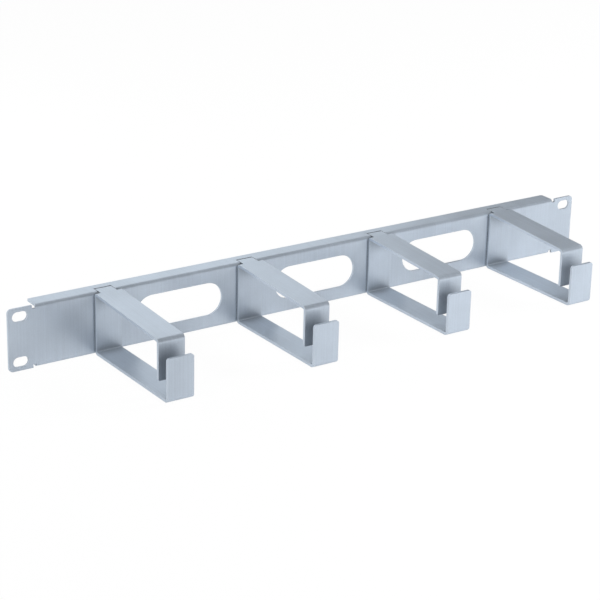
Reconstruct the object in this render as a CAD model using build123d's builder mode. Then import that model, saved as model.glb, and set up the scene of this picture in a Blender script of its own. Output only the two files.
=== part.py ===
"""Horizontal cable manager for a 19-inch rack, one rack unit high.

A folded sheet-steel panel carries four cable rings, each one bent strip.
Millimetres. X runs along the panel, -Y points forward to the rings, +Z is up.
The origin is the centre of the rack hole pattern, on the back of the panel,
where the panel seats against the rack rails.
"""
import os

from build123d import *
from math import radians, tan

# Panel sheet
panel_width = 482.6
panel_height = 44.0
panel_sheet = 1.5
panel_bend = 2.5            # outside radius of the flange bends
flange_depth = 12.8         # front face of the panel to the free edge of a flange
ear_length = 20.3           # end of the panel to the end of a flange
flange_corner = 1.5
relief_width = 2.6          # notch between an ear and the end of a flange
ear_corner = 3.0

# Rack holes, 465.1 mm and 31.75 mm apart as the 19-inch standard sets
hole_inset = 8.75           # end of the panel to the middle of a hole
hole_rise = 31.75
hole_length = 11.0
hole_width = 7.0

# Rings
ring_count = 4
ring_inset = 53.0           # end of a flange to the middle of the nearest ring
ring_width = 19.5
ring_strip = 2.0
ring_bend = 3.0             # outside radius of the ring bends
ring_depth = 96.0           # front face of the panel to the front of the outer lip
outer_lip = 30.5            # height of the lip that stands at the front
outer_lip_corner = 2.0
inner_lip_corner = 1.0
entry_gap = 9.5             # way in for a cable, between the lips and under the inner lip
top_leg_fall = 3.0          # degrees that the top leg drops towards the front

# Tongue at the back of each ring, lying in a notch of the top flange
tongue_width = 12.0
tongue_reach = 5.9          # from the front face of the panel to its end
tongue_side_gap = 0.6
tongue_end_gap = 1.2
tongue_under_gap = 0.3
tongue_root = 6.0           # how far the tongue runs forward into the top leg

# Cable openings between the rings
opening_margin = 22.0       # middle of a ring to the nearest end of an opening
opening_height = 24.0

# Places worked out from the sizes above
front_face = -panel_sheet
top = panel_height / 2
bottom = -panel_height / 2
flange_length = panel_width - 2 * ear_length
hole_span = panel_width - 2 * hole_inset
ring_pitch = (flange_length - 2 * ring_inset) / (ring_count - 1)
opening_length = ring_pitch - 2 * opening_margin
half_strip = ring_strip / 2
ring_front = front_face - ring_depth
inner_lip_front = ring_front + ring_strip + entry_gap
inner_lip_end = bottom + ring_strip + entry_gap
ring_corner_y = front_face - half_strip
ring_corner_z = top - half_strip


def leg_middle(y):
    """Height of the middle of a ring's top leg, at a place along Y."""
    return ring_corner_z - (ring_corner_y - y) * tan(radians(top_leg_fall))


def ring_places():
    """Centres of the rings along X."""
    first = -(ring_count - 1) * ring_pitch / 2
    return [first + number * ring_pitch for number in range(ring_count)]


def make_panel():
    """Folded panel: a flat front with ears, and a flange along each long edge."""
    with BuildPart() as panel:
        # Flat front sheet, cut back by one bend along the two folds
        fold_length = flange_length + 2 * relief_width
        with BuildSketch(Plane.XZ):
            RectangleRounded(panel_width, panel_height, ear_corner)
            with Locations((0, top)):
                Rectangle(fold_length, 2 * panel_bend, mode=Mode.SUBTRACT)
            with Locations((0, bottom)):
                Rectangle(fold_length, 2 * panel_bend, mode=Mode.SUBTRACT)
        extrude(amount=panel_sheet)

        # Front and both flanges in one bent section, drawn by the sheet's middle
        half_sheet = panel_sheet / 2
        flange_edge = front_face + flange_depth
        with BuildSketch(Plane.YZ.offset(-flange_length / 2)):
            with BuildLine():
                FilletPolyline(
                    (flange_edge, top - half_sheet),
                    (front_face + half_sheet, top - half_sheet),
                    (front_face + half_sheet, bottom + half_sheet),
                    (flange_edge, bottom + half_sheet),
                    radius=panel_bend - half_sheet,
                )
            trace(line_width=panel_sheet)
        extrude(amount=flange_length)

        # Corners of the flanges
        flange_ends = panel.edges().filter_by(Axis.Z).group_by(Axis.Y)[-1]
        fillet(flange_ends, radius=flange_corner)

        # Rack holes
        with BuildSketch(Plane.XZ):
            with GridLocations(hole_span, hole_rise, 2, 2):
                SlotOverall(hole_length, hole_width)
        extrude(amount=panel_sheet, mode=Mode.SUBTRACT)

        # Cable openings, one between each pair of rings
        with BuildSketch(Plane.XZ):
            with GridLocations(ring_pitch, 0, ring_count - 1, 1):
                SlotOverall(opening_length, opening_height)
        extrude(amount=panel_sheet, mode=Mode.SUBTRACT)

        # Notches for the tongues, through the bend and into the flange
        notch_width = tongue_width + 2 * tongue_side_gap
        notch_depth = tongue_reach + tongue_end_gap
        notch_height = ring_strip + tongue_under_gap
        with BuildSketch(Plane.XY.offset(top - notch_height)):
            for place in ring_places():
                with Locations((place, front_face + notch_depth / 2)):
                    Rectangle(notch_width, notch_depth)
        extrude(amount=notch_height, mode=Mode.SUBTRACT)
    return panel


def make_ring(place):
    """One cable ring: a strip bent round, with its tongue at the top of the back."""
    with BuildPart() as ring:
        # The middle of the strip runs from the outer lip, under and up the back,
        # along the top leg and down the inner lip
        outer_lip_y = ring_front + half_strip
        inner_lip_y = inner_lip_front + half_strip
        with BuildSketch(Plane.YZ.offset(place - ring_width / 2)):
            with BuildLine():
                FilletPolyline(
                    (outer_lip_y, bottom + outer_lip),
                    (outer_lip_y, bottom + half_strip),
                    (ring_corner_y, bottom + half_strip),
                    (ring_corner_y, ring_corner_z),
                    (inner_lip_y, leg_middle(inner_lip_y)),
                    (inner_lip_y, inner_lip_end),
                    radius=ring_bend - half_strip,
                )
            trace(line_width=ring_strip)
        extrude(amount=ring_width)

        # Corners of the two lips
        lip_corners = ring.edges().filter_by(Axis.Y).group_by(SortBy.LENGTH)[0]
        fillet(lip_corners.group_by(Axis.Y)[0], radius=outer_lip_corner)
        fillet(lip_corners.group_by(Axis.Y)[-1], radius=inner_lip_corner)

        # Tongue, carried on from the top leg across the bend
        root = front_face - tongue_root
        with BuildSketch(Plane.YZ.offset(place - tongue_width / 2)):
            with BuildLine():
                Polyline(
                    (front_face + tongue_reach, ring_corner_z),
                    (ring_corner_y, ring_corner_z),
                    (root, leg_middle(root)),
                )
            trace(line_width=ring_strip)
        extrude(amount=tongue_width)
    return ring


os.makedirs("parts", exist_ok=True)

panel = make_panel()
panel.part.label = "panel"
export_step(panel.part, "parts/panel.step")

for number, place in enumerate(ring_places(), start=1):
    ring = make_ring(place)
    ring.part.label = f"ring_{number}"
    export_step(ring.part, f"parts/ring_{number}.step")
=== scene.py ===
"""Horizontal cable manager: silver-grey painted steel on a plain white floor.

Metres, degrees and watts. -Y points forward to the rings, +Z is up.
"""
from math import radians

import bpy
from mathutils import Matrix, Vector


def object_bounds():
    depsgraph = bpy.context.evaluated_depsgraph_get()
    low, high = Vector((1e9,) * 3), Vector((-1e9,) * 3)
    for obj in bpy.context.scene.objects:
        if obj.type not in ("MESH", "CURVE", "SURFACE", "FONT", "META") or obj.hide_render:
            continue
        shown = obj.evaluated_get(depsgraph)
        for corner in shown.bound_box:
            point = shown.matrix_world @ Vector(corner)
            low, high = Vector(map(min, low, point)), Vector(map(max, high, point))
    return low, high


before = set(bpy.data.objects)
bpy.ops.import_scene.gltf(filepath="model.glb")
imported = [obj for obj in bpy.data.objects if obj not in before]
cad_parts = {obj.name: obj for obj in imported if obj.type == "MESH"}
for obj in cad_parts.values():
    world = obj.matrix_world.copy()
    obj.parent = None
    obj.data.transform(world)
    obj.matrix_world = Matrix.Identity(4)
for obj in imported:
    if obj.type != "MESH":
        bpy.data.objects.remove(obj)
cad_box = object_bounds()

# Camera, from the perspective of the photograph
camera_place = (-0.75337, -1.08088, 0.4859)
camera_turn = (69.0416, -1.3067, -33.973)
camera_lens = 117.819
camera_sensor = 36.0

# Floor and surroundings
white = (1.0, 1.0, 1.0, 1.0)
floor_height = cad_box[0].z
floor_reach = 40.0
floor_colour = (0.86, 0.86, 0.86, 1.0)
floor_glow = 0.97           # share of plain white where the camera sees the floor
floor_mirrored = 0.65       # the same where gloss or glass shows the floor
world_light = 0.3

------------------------

:: WRITTEN PROBLEM ::
Copy out the lines from the line containing "for number, place" to the end of the listing above, without alteration.

:: SOLUTION ::
for number, place in enumerate(ring_places(), start=1):
    ring = make_ring(place)
    ring.part.label = f"ring_{number}"
    export_step(ring.part, f"parts/ring_{number}.step")
=== scene.py ===
"""Horizontal cable manager: silver-grey painted steel on a plain white floor.

Metres, degrees and watts. -Y points forward to the rings, +Z is up.
"""
from math import radians

import bpy
from mathutils import Matrix, Vector


def object_bounds():
    depsgraph = bpy.context.evaluated_depsgraph_get()
    low, high = Vector((1e9,) * 3), Vector((-1e9,) * 3)
    for obj in bpy.context.scene.objects:
        if obj.type not in ("MESH", "CURVE", "SURFACE", "FONT", "META") or obj.hide_render:
            continue
        shown = obj.evaluated_get(depsgraph)
        for corner in shown.bound_box:
            point = shown.matrix_world @ Vector(corner)
            low, high = Vector(map(min, low, point)), Vector(map(max, high, point))
    return low, high


before = set(bpy.data.objects)
bpy.ops.import_scene.gltf(filepath="model.glb")
imported = [obj for obj in bpy.data.objects if obj not in before]
cad_parts = {obj.name: obj for obj in imported if obj.type == "MESH"}
for obj in cad_parts.values():
    world = obj.matrix_world.copy()
    obj.parent = None
    obj.data.transform(world)
    obj.matrix_world = Matrix.Identity(4)
for obj in imported:
    if obj.type != "MESH":
        bpy.data.objects.remove(obj)
cad_box = object_bounds()

# Camera, from the perspective of the photograph
camera_place = (-0.75337, -1.08088, 0.4859)
camera_turn = (69.0416, -1.3067, -33.973)
camera_lens = 117.819
camera_sensor = 36.0

# Floor and surroundings
white = (1.0, 1.0, 1.0, 1.0)
floor_height = cad_box[0].z
floor_reach = 40.0
floor_colour = (0.86, 0.86, 0.86, 1.0)
floor_glow = 0.97           # share of plain white where the camera sees the floor
floor_mirrored = 0.65       # the same where gloss or glass shows the floor
world_light = 0.3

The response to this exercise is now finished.